Trade is on the agenda at COP27, as an avenue for small businesses of developing countries to make – and benefit from – the low-carbon transition.
Small businesses make up 90% of businesses and half of jobs worldwide. Of the big corporations that produce most of the goods commonly used every day – including food, electronics and apparel – more than 80% of their emissions come from their supply chains, and the biggest bulk of that comes from small businesses.
That’s the theme of a side event to be hosted by the International Trade Centre (joint agency of the World Trade Organization and the United Nations) and other international organizations, including the United Nations agencies on least developed countries, environment and intellectual property.
The countries that are most vulnerable to climate change – including least developed countries, landlocked developing countries and small island developing states – are among those that contributed the least to the current situation. They will need access to finance, technology and skills to make the low-carbon transition.

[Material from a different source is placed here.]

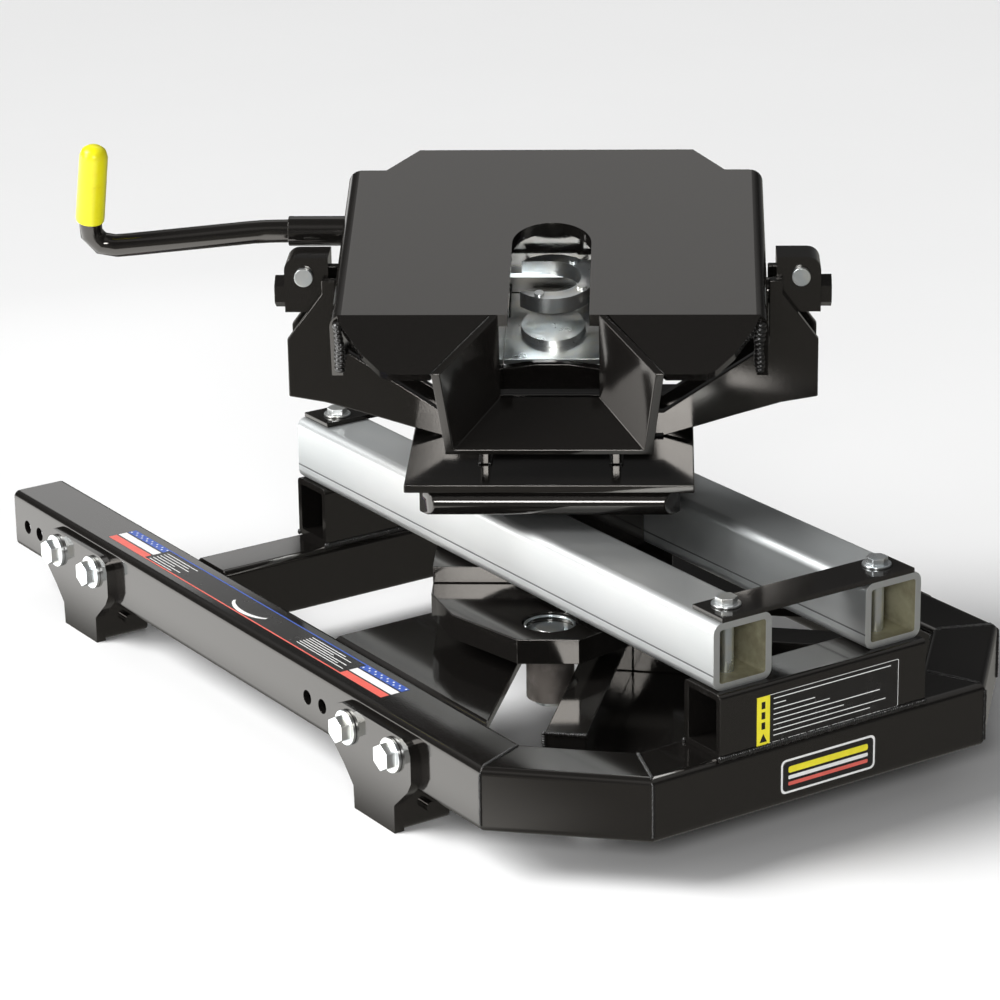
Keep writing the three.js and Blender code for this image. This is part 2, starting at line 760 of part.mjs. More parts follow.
// Throat funnel below the skirts: two flared side plates and a floor that slopes down to the rear.
function funnel() {
  const run = SKIRT * Math.cos(SKIRT_ANGLE);
  const drop = SKIRT * Math.sin(SKIRT_ANGLE);
  const front = HEAD_BEND - FIT;
  const rear = HEAD_BEND - run;
  const topFront = -FIT;
  const topRear = -drop;
  const lowFront = -FUNNEL_DEPTH_FRONT;
  const lowRear = -drop - FUNNEL_DEPTH_REAR;
  const cheek = hull([
    [-CHEEK_IN, front, topFront],
    [-CHEEK_IN - CHEEK, front, topFront],
    [-CHEEK_IN, front, lowFront],
    [-CHEEK_IN - CHEEK, front, lowFront],
    [-FLARE_TOP, rear, topRear],
    [-FLARE_TOP - CHEEK, rear, topRear],
    [-FLARE_LOW, rear, lowRear],
    [-FLARE_LOW - CHEEK, rear, lowRear],
  ]);
  const floor = hull([
    [-CHEEK_IN - 6, front, lowFront],
    [CHEEK_IN + 6, front, lowFront],
    [-CHEEK_IN - 6, front, lowFront - FUNNEL_FLOOR],
    [CHEEK_IN + 6, front, lowFront - FUNNEL_FLOOR],
    [-FLARE_LOW - CHEEK, rear, lowRear],
    [FLARE_LOW + CHEEK, rear, lowRear],
    [-FLARE_LOW - CHEEK, rear, lowRear - FUNNEL_FLOOR],
    [FLARE_LOW + CHEEK, rear, lowRear - FUNNEL_FLOOR],
  ]);
  return join(cheek, mirrorX(cheek), floor);
}

// Lock box: two walls under the plate with a front wall, an arched rear web and two ledges for the ring.
function lockBox() {
  const out = CHEEK_IN + CHEEK;
  const cheek = side(
    outline([
      [HEAD_BEND + 5, -DECK - FIT],
      [HEAD_BEND + 5, -118],
      [-56, -118],
      [-40, -101],
      [76, -101],
      [76, -DECK - FIT],
    ]),
    -out,
    -CHEEK_IN,
  );
  const arch = new THREE.Shape();
  arch.moveTo(-CHEEK_IN - 1, -118);
  arch.lineTo(CHEEK_IN + 1, -118);
  arch.lineTo(CHEEK_IN + 1, -96);
  arch.quadraticCurveTo(0, -84, -CHEEK_IN - 1, -96);
  const ledge = block(-CHEEK_IN - 1, -38, -38, 15, -58, RING_TOP - RING_THICK - 0.4);
  const frontWall = block(-out, out, 68, 76, -101, -DECK - FIT);
  const body = join(
    cheek,
    mirrorX(cheek),
    frontWall,
    wall(arch, -66, -58),
    ledge,
    mirrorX(ledge),
  );
  return cut(body, block(-out - 5, -CHEEK_IN + 5, 34, 58, -64, -53));
}

function lockFloor() {
  const plan = [
    [-CHEEK_IN + FIT, -50],
    [CHEEK_IN - FIT, -50],
    [CHEEK_IN - FIT, 67],
    [-CHEEK_IN + FIT, 67],
  ];
  return join(slab(plan, -101, -95), round("z", 30, -96, -88, 0, 0, 40));
}

// Rotating lock ring; its mouth faces the truck's left when locked and the rear when open.
function lockRing() {
  const bottom = RING_TOP - RING_THICK;
  const disc = round("z", RING_OUT, bottom, RING_TOP, 0, 0, 56);
  const bore = round("z", RING_IN, -100, 0, 0, 0, 48);
  const mouth = block(-2 * RING_OUT, 0, -RING_IN, RING_IN, -100, 0);
  const stud = CRANK * Math.SQRT1_2;
  const ear = hull(
    [
      [14, 30],
      [30, 14],
      [stud - 5, stud + 5],
      [stud + 5, stud - 5],
      [stud + 4, stud + 4],
    ].flatMap(([x, y]) => [
      [x, y, bottom],
      [x, y, RING_TOP - 4],
    ]),
  );
  const pieces = [cut(disc, bore, mouth), ear, round("z", 3.5, -63, bottom + 2, stud, stud, 16)];
  for (const angle of [-110, -35, 55]) {
    const x = 33.5 * Math.cos(angle * DEG);
    const y = 33.5 * Math.sin(angle * DEG);
    pieces.push(round("z", 4.5, RING_TOP - 1, RING_TOP + 2, x, y, 16));
  }
  return join(...pieces);
}

// Slotted drive plate on the end of the handle bar; the slot runs across the pull.
function drivePlate() {
  const stud = CRANK * Math.SQRT1_2;
  const plan = [
    [stud - 10.5, 23],
    [stud + 10.5, 23],
    [stud + 10.5, 55],
    [stud - 10.5, 55],
    [stud - 12, 52],
    [-60, 52],
    [-82, 76],
    [-98, 76],
    [-98, 58],
    [-86, 56],
    [-70, 40],
    [stud - 10.5, 40],
  ];
  const plate = slab(plan, -61.5, -56.5);
  const slot = block(stud - 5.5, stud + 5.5, 28, 50.5, -80, -40);
  const web = block(-98, -90, 58, 76, -61, HANDLE_Z + 8);
  return join(cut(plate, slot), web);
}

const GRIP_LOW = new THREE.Vector3(-438, HANDLE_Y, HANDLE_Z + 10);
const GRIP_HIGH = new THREE.Vector3(-428, HANDLE_Y, HANDLE_Z + 84);

function handleBar() {
  const at = (x, z) => new THREE.Vector3(x, HANDLE_Y, HANDLE_Z + z);
  const path = new THREE.CurvePath();
  path.add(new THREE.LineCurve3(at(-98.3, 0), at(-258, 0)));
  path.add(new THREE.QuadraticBezierCurve3(at(-258, 0), at(-275, 0), at(-292, -2)));
  path.add(new THREE.LineCurve3(at(-292, -2), at(-408, -15)));
  path.add(new THREE.QuadraticBezierCurve3(at(-408, -15), at(-441, -19), GRIP_LOW));
  path.add(new THREE.LineCurve3(GRIP_LOW, GRIP_HIGH));
  const circle = new THREE.Shape();
  circle.absarc(0, 0, HANDLE_RADIUS, 0, 360 * DEG);
  return new THREE.ExtrudeGeometry(circle, {
    steps: 30,
    curveSegments: 8,
    bevelEnabled: false,
    extrudePath: path,
  });
}

function handleGrip() {
  const inner = HANDLE_RADIUS + 0.3;
  const outer = inner + 2;
  const length = 72;
  const profile = [
    [0, length],
    [inner, length],
    [inner, 0],
    [outer, 0],
    [outer + 0.3, 3],
    [outer, length - 3],
    [outer - 2, length + 3],
    [outer - 6, length + 6],
    [0, length + 7],
  ];
  const grip = new THREE.LatheGeometry(
    profile.map(([r, h]) => new THREE.Vector2(r, h)),
    28,
  );
  const along = GRIP_HIGH.clone().sub(GRIP_LOW);
  const upright = new THREE.Vector3(0, 1, 0);
  const start = along.length() - length + FIT;
  const turn = new THREE.Quaternion().setFromUnitVectors(upright, along.normalize());
  grip.applyQuaternion(turn);
  return grip.translate(...GRIP_LOW.clone().addScaledVector(along, start).toArray());
}

function handleSleeve() {
  const body = round("x", 14, -250, -HEAD_HALF + FLANGE - 4, HANDLE_Y, HANDLE_Z);
  return cut(body, round("x", HANDLE_RADIUS + 0.5, -300, -100, HANDLE_Y, HANDLE_Z));
}

function buildHead(deck) {
  add(deck, "head_plate", headPlate(), paint());
  add(deck, "throat_funnel", funnel(), paint());
  add(deck, "lock_box", lockBox(), paint());
  add(deck, "lock_floor", lockFloor(), zinc());
  add(deck, "handle_sleeve", handleSleeve(), paint());
  add(deck, "lock_ring", lockRing(), zinc());
  add(deck, "drive_plate", drivePlate(), zinc());
  add(deck, "handle_bar", handleBar(), paint());
  add(deck, "handle_grip", handleGrip(), vinyl());
}

// Assembly -------------------------------------------------------------------------------------------
const hitch = new THREE.Group();
hitch.name = "fifth_wheel_hitch";
buildFrame(hitch);
buildFeet(hitch);
buildWays(hitch);

const carriage = new THREE.Group();
carriage.position.y = CARRIAGE_Y;
hitch.add(carriage);
buildCarriage(carriage);

const turret = new THREE.Group();
turret.rotation.z = -YAW;
carriage.add(turret);
buildTurret(turret);
buildYoke(turret);

const head = new THREE.Group();
head.position.z = HINGE_Z;
head.rotation.x = TILT;
turret.add(head);

const deck = new THREE.Group();
deck.position.z = HEAD_RISE;
head.add(deck);
buildHead(deck);

export default hitch;
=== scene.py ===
"""Looks of a sliding fifth wheel hitch: coated steel frame, zinc way tubes, turret, yoke and head.

Run as a script; the add-on form keeps each group of pieces in an operator of its own.
"""
import json
import math

import bmesh
import bpy
from bpy.props import FloatProperty, FloatVectorProperty, IntProperty, PointerProperty
from mathutils import Matrix, Vector


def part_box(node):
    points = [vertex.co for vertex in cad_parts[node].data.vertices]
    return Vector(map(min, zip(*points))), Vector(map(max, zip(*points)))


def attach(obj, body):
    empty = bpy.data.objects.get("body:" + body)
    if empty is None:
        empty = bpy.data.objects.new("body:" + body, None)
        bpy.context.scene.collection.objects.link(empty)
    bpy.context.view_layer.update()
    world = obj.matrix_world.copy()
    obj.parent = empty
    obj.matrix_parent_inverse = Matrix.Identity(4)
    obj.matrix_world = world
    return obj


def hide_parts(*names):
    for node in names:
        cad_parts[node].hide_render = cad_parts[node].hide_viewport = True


bl_info = {
    "name": "Fifth Wheel Hitch",
    "version": (1, 0, 0),
    "blender": (4, 5, 0),
    "location": "View3D > Sidebar > Hitch",
    "description": "Finishes the pieces of a sliding fifth wheel hitch and sets its stage",
    "category": "Object",
}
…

High-level representatives – as well as an entrepreneur and a youth voice – will share how sustainable and inclusive trade can support small businesses to build climate resilience, reduce carbon emissions and gain a competitive advantage in global markets, through internationally aligned standards and transparency mechanisms, investment in green technologies, establishment of low-carbon value chains and creation of an ecosystem conducive to innovation. With the right incentives, including intellectual property rights, small businesses can play a key role in lowering emissions, thus raising nationally determined contribution (NDC) ambitions.
This in turn helps bolster food security and improve livelihoods, and ultimately governments’ priorities for economic and social development.